> **EXERCISE DIRECTIONS**: Return all lines where the word "manifold" can be found.

> **DATA IN THIS EXERCISE**:
- - -
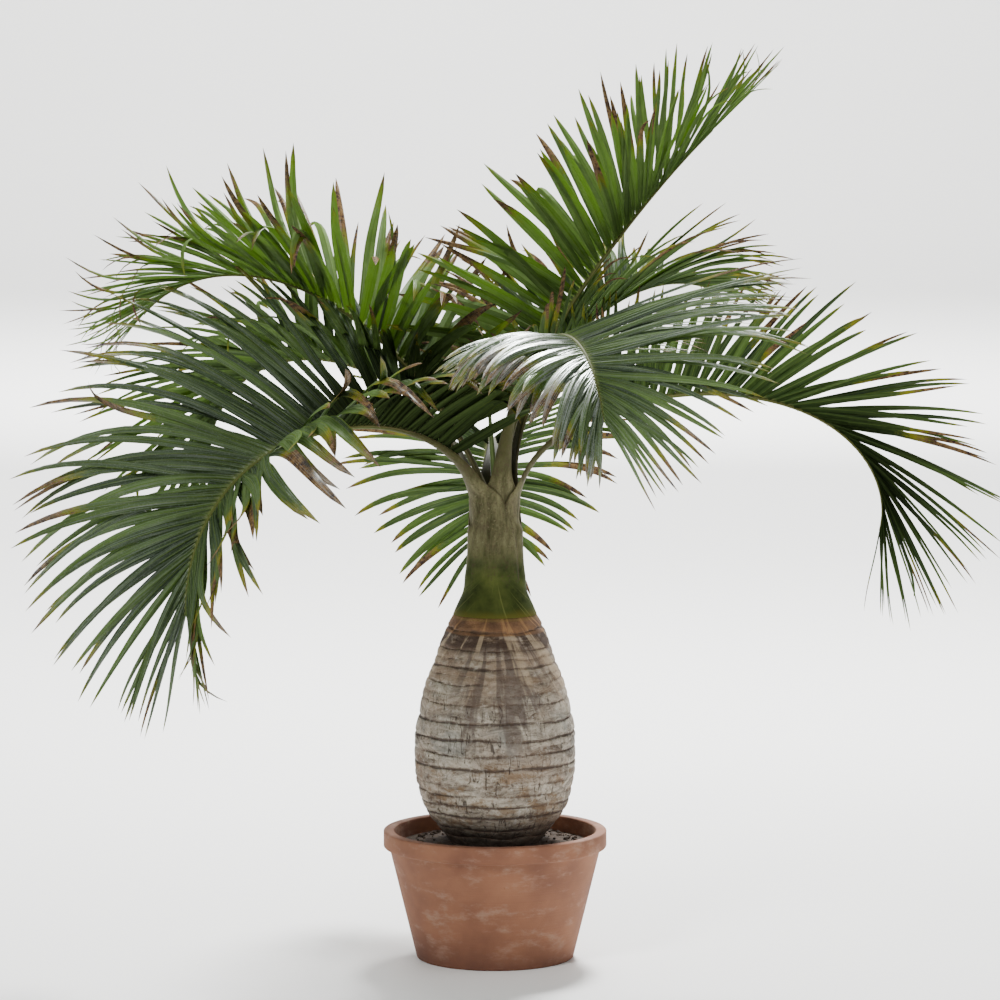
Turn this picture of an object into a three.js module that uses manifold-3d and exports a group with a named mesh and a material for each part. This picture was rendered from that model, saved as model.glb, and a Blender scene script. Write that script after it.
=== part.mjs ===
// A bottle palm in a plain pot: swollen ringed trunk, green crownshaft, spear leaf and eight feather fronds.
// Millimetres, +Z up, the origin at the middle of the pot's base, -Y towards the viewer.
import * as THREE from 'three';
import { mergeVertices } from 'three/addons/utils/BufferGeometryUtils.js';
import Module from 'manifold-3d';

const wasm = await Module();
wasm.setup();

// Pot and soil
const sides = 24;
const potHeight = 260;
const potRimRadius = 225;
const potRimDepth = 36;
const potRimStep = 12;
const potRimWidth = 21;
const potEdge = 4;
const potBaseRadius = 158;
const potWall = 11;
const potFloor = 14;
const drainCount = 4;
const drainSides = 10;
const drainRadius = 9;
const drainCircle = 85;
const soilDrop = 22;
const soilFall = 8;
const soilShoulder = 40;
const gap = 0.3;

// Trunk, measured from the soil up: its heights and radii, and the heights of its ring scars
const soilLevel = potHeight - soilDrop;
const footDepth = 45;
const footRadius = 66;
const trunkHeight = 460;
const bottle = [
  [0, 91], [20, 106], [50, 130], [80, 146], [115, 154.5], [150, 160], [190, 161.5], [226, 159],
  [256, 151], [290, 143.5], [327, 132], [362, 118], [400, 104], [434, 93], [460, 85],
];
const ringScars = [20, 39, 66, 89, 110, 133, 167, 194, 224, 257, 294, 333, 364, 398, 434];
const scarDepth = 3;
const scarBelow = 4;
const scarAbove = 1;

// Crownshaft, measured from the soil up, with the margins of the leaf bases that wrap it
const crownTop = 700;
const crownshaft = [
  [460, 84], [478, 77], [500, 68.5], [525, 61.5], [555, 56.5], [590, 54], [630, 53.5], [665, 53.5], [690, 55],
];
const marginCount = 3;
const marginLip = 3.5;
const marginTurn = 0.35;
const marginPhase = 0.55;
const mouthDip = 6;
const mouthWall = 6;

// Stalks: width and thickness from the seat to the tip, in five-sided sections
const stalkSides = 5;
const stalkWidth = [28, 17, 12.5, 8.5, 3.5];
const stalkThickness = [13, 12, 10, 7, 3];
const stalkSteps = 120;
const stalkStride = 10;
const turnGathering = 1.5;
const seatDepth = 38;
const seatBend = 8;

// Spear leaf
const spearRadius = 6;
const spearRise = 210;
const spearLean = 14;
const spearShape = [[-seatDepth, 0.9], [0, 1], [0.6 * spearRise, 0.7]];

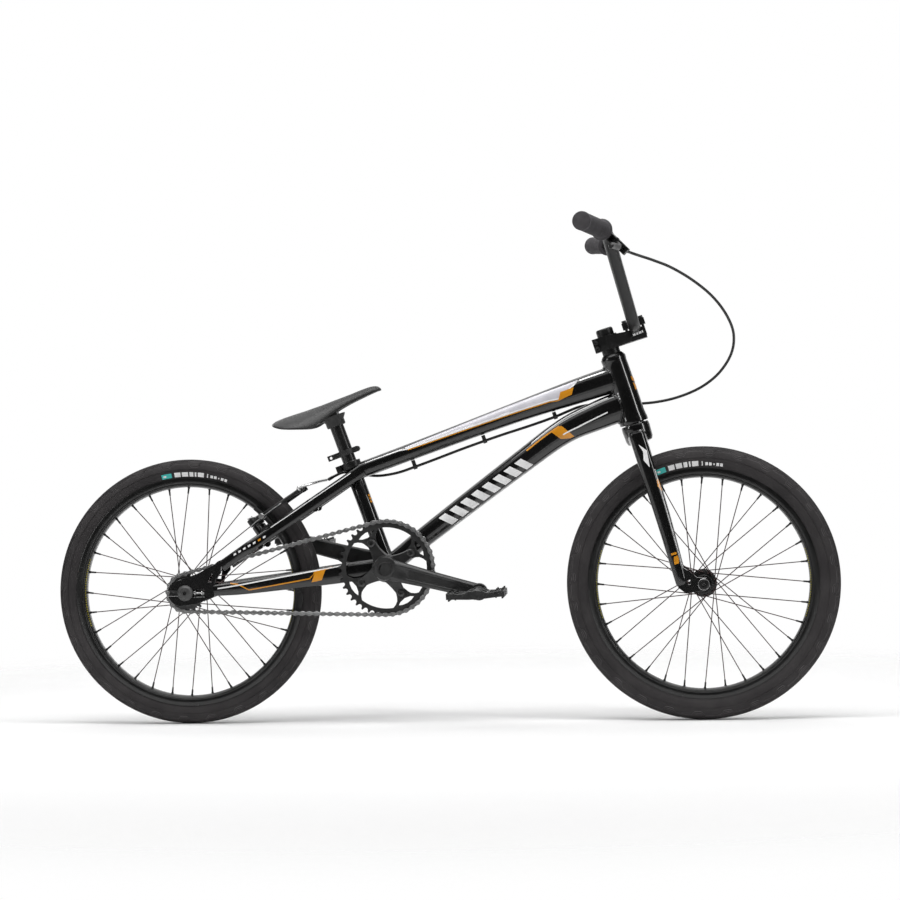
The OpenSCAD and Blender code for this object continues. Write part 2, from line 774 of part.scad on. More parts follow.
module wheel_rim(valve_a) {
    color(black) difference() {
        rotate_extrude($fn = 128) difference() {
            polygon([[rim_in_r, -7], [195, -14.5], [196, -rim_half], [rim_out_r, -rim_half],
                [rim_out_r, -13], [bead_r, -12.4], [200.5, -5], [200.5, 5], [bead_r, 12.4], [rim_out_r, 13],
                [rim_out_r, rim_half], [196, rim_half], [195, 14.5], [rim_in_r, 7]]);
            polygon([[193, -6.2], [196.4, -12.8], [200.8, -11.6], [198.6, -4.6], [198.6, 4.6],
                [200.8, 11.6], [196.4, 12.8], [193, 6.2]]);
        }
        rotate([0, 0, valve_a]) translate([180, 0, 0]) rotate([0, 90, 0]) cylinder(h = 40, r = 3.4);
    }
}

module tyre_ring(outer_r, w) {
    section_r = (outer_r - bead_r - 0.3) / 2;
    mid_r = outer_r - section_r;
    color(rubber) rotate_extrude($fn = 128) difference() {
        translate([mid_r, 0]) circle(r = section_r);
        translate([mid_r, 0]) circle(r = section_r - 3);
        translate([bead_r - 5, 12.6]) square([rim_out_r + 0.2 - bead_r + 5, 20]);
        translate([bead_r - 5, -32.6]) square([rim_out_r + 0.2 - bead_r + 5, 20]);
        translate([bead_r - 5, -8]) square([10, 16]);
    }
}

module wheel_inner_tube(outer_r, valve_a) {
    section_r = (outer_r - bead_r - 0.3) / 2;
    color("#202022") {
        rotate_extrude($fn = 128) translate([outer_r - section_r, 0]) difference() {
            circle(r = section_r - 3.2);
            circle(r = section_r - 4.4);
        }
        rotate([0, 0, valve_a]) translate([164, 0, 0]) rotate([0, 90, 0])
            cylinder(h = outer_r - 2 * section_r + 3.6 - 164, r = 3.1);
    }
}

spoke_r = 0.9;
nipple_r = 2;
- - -
> **REPLY TO THE TASK**:
Turn this picture of an object into a three.js module that uses manifold-3d and exports a group with a named mesh and a material for each part. This picture was rendered from that model, saved as model.glb, and a Blender scene script. Write that script after it.
import Module from 'manifold-3d';